● WRITTEN REQUEST
Transcribe each record exactly. Include every one.
++++ LISTED RECORDS
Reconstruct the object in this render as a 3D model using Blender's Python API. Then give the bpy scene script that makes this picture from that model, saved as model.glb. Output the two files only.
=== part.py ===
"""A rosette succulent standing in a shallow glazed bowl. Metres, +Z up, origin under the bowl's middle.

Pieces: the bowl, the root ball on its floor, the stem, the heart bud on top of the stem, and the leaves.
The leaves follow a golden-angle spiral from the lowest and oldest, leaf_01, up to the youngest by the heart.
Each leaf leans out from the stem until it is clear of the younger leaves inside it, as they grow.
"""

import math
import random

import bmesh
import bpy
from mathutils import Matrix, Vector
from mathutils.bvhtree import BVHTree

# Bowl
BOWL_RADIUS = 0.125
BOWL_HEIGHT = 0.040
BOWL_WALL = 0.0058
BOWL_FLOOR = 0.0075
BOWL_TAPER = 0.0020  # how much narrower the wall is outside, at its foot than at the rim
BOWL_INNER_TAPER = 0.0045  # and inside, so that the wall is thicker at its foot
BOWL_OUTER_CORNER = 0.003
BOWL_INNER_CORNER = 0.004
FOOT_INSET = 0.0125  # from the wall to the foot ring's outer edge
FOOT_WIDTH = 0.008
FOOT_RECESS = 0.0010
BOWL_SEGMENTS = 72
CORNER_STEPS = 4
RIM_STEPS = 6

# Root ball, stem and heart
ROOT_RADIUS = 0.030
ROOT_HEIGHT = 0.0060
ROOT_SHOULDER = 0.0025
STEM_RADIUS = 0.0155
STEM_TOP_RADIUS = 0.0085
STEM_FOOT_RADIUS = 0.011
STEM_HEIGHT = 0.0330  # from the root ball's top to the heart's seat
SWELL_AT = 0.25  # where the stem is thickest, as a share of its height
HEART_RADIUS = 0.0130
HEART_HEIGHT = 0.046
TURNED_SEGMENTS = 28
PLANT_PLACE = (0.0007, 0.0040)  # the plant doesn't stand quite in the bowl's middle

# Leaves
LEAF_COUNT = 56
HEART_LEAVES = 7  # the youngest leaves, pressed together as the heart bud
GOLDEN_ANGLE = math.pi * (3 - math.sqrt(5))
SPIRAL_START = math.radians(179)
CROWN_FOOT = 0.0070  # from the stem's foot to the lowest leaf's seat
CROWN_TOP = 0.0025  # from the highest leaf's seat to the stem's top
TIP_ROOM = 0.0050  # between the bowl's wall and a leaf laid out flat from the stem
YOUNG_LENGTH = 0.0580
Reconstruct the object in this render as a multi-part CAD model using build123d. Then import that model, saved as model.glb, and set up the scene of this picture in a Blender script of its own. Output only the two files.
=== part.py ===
++++++++
● REPLY
Reconstruct the object in this render as a 3D model using Blender's Python API. Then give the bpy scene script that makes this picture from that model, saved as model.glb. Output the two files only.
=== part.py ===
"""A rosette succulent standing in a shallow glazed bowl. Metres, +Z up, origin under the bowl's middle.

Pieces: the bowl, the root ball on its floor, the stem, the heart bud on top of the stem, and the leaves.
The leaves follow a golden-angle spiral from the lowest and oldest, leaf_01, up to the youngest by the heart.
Each leaf leans out from the stem until it is clear of the younger leaves inside it, as they grow.
"""

import math
import random

import bmesh
import bpy
from mathutils import Matrix, Vector
from mathutils.bvhtree import BVHTree

# Bowl
BOWL_RADIUS = 0.125
BOWL_HEIGHT = 0.040
BOWL_WALL = 0.0058
BOWL_FLOOR = 0.0075
BOWL_TAPER = 0.0020  # how much narrower the wall is outside, at its foot than at the rim
BOWL_INNER_TAPER = 0.0045  # and inside, so that the wall is thicker at its foot
BOWL_OUTER_CORNER = 0.003
BOWL_INNER_CORNER = 0.004
FOOT_INSET = 0.0125  # from the wall to the foot ring's outer edge
FOOT_WIDTH = 0.008
FOOT_RECESS = 0.0010
BOWL_SEGMENTS = 72
CORNER_STEPS = 4
RIM_STEPS = 6

# Root ball, stem and heart
ROOT_RADIUS = 0.030
ROOT_HEIGHT = 0.0060
ROOT_SHOULDER = 0.0025
STEM_RADIUS = 0.0155
STEM_TOP_RADIUS = 0.0085
STEM_FOOT_RADIUS = 0.011
STEM_HEIGHT = 0.0330  # from the root ball's top to the heart's seat
SWELL_AT = 0.25  # where the stem is thickest, as a share of its height
HEART_RADIUS = 0.0130
HEART_HEIGHT = 0.046
TURNED_SEGMENTS = 28
PLANT_PLACE = (0.0007, 0.0040)  # the plant doesn't stand quite in the bowl's middle

# Leaves
LEAF_COUNT = 56
HEART_LEAVES = 7  # the youngest leaves, pressed together as the heart bud
GOLDEN_ANGLE = math.pi * (3 - math.sqrt(5))
SPIRAL_START = math.radians(179)
CROWN_FOOT = 0.0070  # from the stem's foot to the lowest leaf's seat
CROWN_TOP = 0.0025  # from the highest leaf's seat to the stem's top
TIP_ROOM = 0.0050  # between the bowl's wall and a leaf laid out flat from the stem
YOUNG_LENGTH = 0.0580
Reconstruct the object in this render as a multi-part CAD model using build123d. Then import that model, saved as model.glb, and set up the scene of this picture in a Blender script of its own. Output only the two files.
=== part.py ===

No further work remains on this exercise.